Fortunately for America, Cotton is not alone in raising concerns about China and calling for a stronger policy toward that totalitarian communist-capitalist regime. Two years ago, for instance, this author took note of another muscular report on the China threat, that one from Sen. Marco Rubio.
Indeed, concern about China is spreading widely. Just on February 24, The Atlanta Journal Constitution reported on the efforts of four Georgia Congressmen to persuade the Carter Center—the non-profit founded, of course, by former president Jimmy Carter—to cease and desist its cooperation with Chinese-government front groups. The Carter Center, to be sure, is hardly unique in playing PRC-funded footsie; such cooperation with Big Panda has occurred all over the U.S., and while it may be legal, it’s surely wrong.

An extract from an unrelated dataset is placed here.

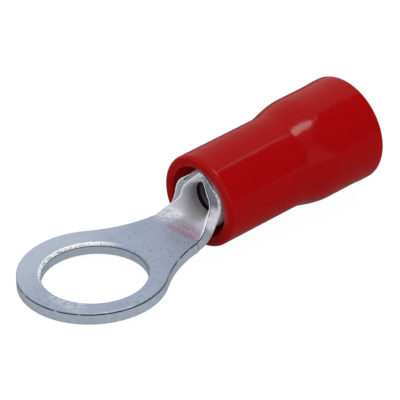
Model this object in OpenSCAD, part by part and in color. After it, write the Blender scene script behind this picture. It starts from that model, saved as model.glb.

Interestingly, the four Georgia lawmakers taking on this cause—Buddy Carter, Drew Ferguson, Jody Hice, and Austin Scott—are all members of the House Republican Study Committee, which, under the energetic leadership of Rep. Jim Banks of Indiana, has staked out an ambitiously hawkish position on China.
So we can see: A new movement is afoot, as America First becomes the Defense of America—in conjunction, hopefully, with likeminded allies around the world.
Nobody wants a hot war with China, and nobody should think that the Chinese people themselves are the enemy. Yet the Chinese Communist Party (CCP) led by Xi Jinping, is a threat, and so we must to wake up to that threat. Today, the CCP is sending its nasty tentacles around the world, much as the Soviet Union’s communist party was doing eight decades ago.
For the time being, the Biden administration and the Democrats have the power in Washington, D.C., and so we’ll have to see how they choose to to deal with the threat from China.
Hopefully, current Democratic leaders will stand strong. Yet if not, then, by the necessity of national security, the torch will be passed to a new generation of Republican leaders. And Army veteran Tom Cotton, who delivered a strong message on security–at home and abroad–to the Conservative Political Action Conference on February 26, stands to be at the forefront of this new guard.